Semi Private Spanish School, Colegios Concertados

These are semi private schools which get a government grant. The benefits are that you should be paying less than an equivalent private school, and getting a better education, in theory, than a public school. The government does put certain restrictions and obligations to these types of school, so sometimes the number of children in the class means the quality of the teaching is slightly compromised. The installations tend to be of great quality.

Private German Schools

The Private German schools on the island have a high reputation and with Germany demanding a lot of highly skilled workers at this moment in time, many local families are putting their children in these schools. It could be advantageous to English families to send their children there as they could in theory become fluent in three languages. The disadvantages of these schools is that they are in the area close to Santa Cruz which may be a little far for some people living in the south of the island.

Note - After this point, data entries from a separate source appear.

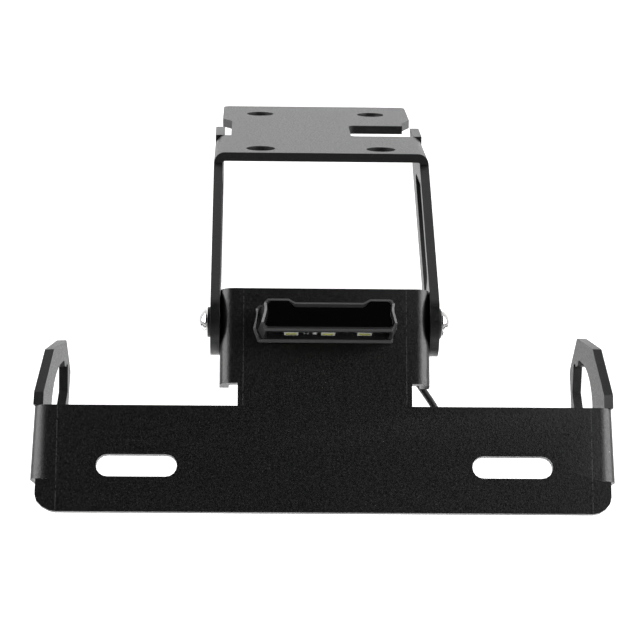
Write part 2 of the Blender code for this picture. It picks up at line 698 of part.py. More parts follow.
def lamp_screws():
    """Two pan-head screws through the web into the lamp, driven from behind."""
    radius = LAMP_HEAD / 2
    edge = TURNED_EDGE
    shank = LAMP_THREAD / 2
    profile = [(0, LAMP_SCREW_LENGTH), (shank - GAP, LAMP_SCREW_LENGTH),
               (shank, LAMP_SCREW_LENGTH - GAP), (shank, 0), (radius, 0),
               (radius, -LAMP_HEAD_HEIGHT + edge), (radius - edge, -LAMP_HEAD_HEIGHT),
               (0, -LAMP_HEAD_HEIGHT)]
    for side, name in ((-1, "left"), (1, "right")):
        place = FACE + Vector((side * LAMP_SCREW_PITCH / 2, -LAMP_FIXING_DROP, -SHEET - GAP))
        screw = add(f"lamp_screw_{name}", turned(profile, 20), STEEL, HINGE, place)
        cut(screw, cross_recess())


def cross_recess():
    """The cross-shaped recess in a lamp screw's head."""
    reach = LAMP_RECESS / 2
    half = LAMP_RECESS_ARM / 2
    quarter = [(half, half), (half, reach), (-half, reach)]
    corners = []
    for turn in range(4):
        spin = Matrix.Rotation(turn * pi / 2, 2)
        corners += [tuple(spin @ Vector(point)) for point in quarter]
    return flat([corners], -2 * LAMP_HEAD_HEIGHT, LAMP_RECESS_DEPTH - LAMP_HEAD_HEIGHT)


def grommet():
    """Flanged bush that leads the cable out through the web."""
    neck = CABLE_HOLE / 2 - GAP
    flange = -SHEET - GAP
    out = flange - GROMMET_LIP
    bore = CABLE / 2 + GAP
    profile = [(bore, -GAP), (neck, -GAP), (neck, flange), (GROMMET_FLANGE / 2, flange),
               (GROMMET_FLANGE / 2, out + GAP), (GROMMET_FLANGE / 2 - GAP, out), (bore, out)]
    place = FACE + Vector((0, -LAMP_FIXING_DROP, 0))
    add("cable_grommet", turned(profile, 24, closed=True), RUBBER, HINGE, place)


def spline_through(points, spacing):
    """Points about evenly spaced on a smooth curve through the given points."""
    path = [Vector(point) for point in points]
    ends = [2 * path[0] - path[1]] + path + [2 * path[-1] - path[-2]]
    smooth_path = []
    for i in range(len(path) - 1):
        a, b, c, d = ends[i:i + 4]
        count = max(1, round((c - b).length / spacing))
        for step in range(count):
            t = step / count
            smooth_path.append(0.5 * (2 * b + (c - a) * t + (2 * a - 5 * b + 4 * c - d) * t ** 2
                                      + (3 * b - a - 3 * c + d) * t ** 3))
    return smooth_path + [path[-1]]


def coil_sizes():
    """Width along X, and inner and outer radius of the coil."""
    width = (COIL_TURNS + 1) * CABLE
    return width, COIL_DIAMETER / 2 - CABLE / 2, COIL_DIAMETER / 2 + CABLE / 2


def cable():
    """The lamp's cable: a tube to the coil, the coil as a ring, its tie and the plug."""
    width, inner, outer = coil_sizes()
    first = COIL_SIDE - width / 2 + CABLE / 2
    reach = sqrt(outer ** 2 - inner ** 2) + GAP
    entry = Vector((first, -COIL_DROP + reach, -COIL_BACK + COIL_DIAMETER / 2))
    route = spline_through(list(ROUTE) + [tuple(entry)], 2.5 * CABLE)
    curve = bpy.data.curves.new("lamp_cable", "CURVE")
    curve.dimensions = "3D"
    curve.bevel_depth = CABLE / 2
    curve.bevel_resolution = 2
    curve.use_fill_caps = True
    spline = curve.splines.new("POLY")
    spline.points.add(len(route) - 1)
    for place, point in zip(spline.points, route):
        place.co = (*point, 1)
    tube = bpy.data.objects.new("lamp_cable", curve)
    PARTS.objects.link(tube)
    tube.parent = HINGE
    tube.location = FACE
    curve.materials.append(CABLE_BLACK)
    centre = FACE + Vector((COIL_SIDE, -COIL_DROP, -COIL_BACK))
    across = (0, pi / 2, 0)
    add("cable_coil", ring(2 * inner, 2 * outer, -width / 2, width / 2, 48), CABLE_BLACK, HINGE,
        centre, across)
    hole = (width + 2 * GAP, CABLE + 2 * GAP)
    band = (hole[0] + 2 * TIE_THICK, hole[1] + 2 * TIE_THICK)
    wrap = [[(x * w / 2, y * h / 2) for x, y in ((1, 1), (-1, 1), (-1, -1), (1, -1))]
            for w, h in (band, hole)]
    low = FACE + Vector((COIL_SIDE, -COIL_DROP - COIL_DIAMETER / 2, -COIL_BACK))
    add("cable_tie", flat(wrap, -TIE_WIDTH / 2, TIE_WIDTH / 2), NYLON_BLACK, HINGE, low)
    rear = -COIL_BACK - COIL_DIAMETER / 2
    clear_of = sqrt(outer ** 2 - (COIL_DIAMETER / 2 - PLUG[2] / 2) ** 2) + GAP
    last = COIL_SIDE + width / 2 - CABLE / 2
    place = (last, -COIL_DROP + clear_of + PLUG[1] / 2, rear)
    add("cable_plug", block(PLUG, place), NYLON_BLACK, HINGE, FACE)


clear()
PARTS = new_collection("licence_plate_holder")
CUTTERS = new_collection("cutters")

BLACK_PAINT = finish("black_powder_coat", (0.022, 0.022, 0.023), 0.42)
STEEL = finish("bright_steel", (0.72, 0.72, 0.71), 0.18, 1.0)
NYLON = finish("white_nylon", (0.80, 0.80, 0.78), 0.5)
NYLON_BLACK = finish("black_nylon", (0.02, 0.02, 0.02), 0.5)
BLACK_PLASTIC = finish("black_plastic", (0.018, 0.018, 0.018), 0.45)
DARK_GLOSS = finish("dark_gloss_plastic", (0.004, 0.004, 0.004), 0.08)
CLEAR = finish("clear_plastic", (0.85, 0.87, 0.88), 0.05)
BOARD_BLACK = finish("black_circuit_board", (0.012, 0.014, 0.013), 0.35)
WHITE_PLASTIC = finish("white_plastic", (0.85, 0.84, 0.78), 0.4)
RUBBER = finish("black_rubber", (0.015, 0.015, 0.015), 0.8)
CABLE_BLACK = finish("black_cable", (0.014, 0.014, 0.014), 0.5)

HINGE = bpy.data.objects.new("plate_tilt", None)
PARTS.objects.link(HINGE)
HINGE.location = PIVOT
HINGE.rotation_euler = (pi / 2 - TILT, 0, 0)

mounting_bracket()
plate_holder()
pivot_side(-1, "left")
pivot_side(1, "right")
lamp()
lamp_screws()
grommet()
cable()
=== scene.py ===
"""Looks of the licence plate holder: black powder-coated steel, bright pivot screws and a plate lamp."""
from math import cos, hypot, pi, radians, sin

import bmesh
import bpy
from mathutils import Matrix, Vector


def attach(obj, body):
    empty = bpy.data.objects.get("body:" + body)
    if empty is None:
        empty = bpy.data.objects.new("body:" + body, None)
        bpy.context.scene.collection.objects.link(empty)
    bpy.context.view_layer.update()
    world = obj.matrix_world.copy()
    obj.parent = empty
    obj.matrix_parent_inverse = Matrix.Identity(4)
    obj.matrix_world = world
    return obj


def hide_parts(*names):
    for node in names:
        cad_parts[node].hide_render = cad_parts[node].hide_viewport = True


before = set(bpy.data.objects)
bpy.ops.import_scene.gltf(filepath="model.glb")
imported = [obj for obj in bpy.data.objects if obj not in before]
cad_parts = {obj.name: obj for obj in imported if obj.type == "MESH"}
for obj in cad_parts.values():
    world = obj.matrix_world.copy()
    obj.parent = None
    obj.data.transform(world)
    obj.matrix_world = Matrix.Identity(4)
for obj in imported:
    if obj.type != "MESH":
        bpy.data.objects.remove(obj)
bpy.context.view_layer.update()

# Camera
# It stands a metre in front of the holder and a hand's span above it, with a long lens, so that the
# top plate is seen at a flat angle.
CAMERA_PLACE = (-0.02934, -1.11363, 0.16832)
YAW = 0.0282
PITCH = 0.2244
ROLL = -0.0140
SENSOR = 36
FOCAL_LENGTH = 142.49

forward = Vector((sin(YAW) * cos(PITCH), cos(YAW) * cos(PITCH), -sin(PITCH)))
level = Vector((cos(YAW), -sin(YAW), 0))
upright = level.cross(forward)
right = level * cos(ROLL) - upright * sin(ROLL)
up = level * sin(ROLL) + upright * cos(ROLL)
lens = bpy.data.cameras.new("camera")
lens.sensor_width = SENSOR
lens.lens = FOCAL_LENGTH
camera = bpy.data.objects.new("camera", lens)
bpy.context.scene.collection.objects.link(camera)
facing = Matrix((right, up, -forward)).transposed().to_4x4()
camera.matrix_world = Matrix.Translation(CAMERA_PLACE) @ facing
bpy.context.scene.camera = camera

# Lamp cable
# A round two-core lead, 2.8 mm across, in a smooth black sheath. It leaves the web through a rubber
# bush, runs behind the neck to the right and ends in a tied coil and a small plug.
CABLE = 0.0028
COIL_RADIUS = 0.0145
COIL_TURNS = 2.5
COIL_POINTS = 90
COIL_CENTRE = Vector((0.0503, -0.0550, -0.0245))
COIL_WIDTH = COIL_TURNS * CABLE
PLUG_ABOVE = 0.0104

# The way from the bush to the coil, each point given across, up and out of the holder's front face.
ROUTE = [(0.0000, -0.0030, -0.0059), (0.0012, -0.0034, -0.0110), (0.0080, -0.0060, -0.0158),
         (0.0190, -0.0107, -0.0176), (0.0302, -0.0170, -0.0170), (0.0379, -0.0238, -0.0156),
         (0.0421, -0.0302, -0.0150), (0.0455, -0.0364, -0.0128)]

# The holder's pivot, how far its plate leans back, and how far its front face lies ahead of the pivot.
PIVOT = Vector((0, -0.1332, -0.0567))
TILT = radians(26)
FACE_AHEAD = 0.0110


def on_plate(across, upward, outward):
    """World place of a point given across, up and out of the plate holder's front face."""
    ahead = outward + FACE_AHEAD
    return PIVOT + Vector((across, upward * sin(TILT) - ahead * cos(TILT),
                           upward * cos(TILT) + ahead * sin(TILT)))


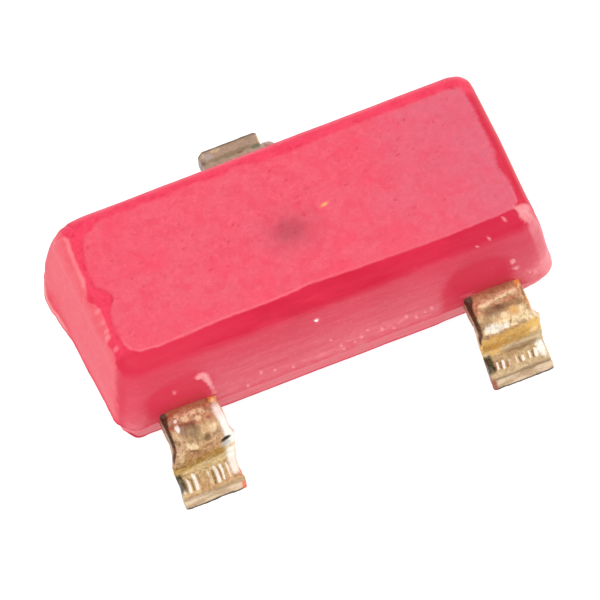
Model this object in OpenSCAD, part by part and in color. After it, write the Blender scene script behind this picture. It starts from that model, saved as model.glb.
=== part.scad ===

At the end of the day a good school is a good school irrelevant of the language the lessons are taught in. There are many ways to help you recognise a good school; number of children in the classroom, teacher to child ratio, facilities, discipline in the classroom, but the main question you should ask is; is this the correct learning environment for my children? Do the staff care? This applies to the teachers looking after your children directly up to the decision makers at the top. The only way to really assess this is to visit the school itself, look into the classrooms while lessons are in place. Is the teacher actually teaching? Are the children paying attention? Whilst the academic side of schooling is important, attitude is what gets people to where they are. Does the school teach respect? Are the children polite and well behaved? Do they look happy? If a child is content then they are more willing to learn, and socially more capable of interacting with their peers. If a school can achieve this, then you can rest assured that you have made the right decision.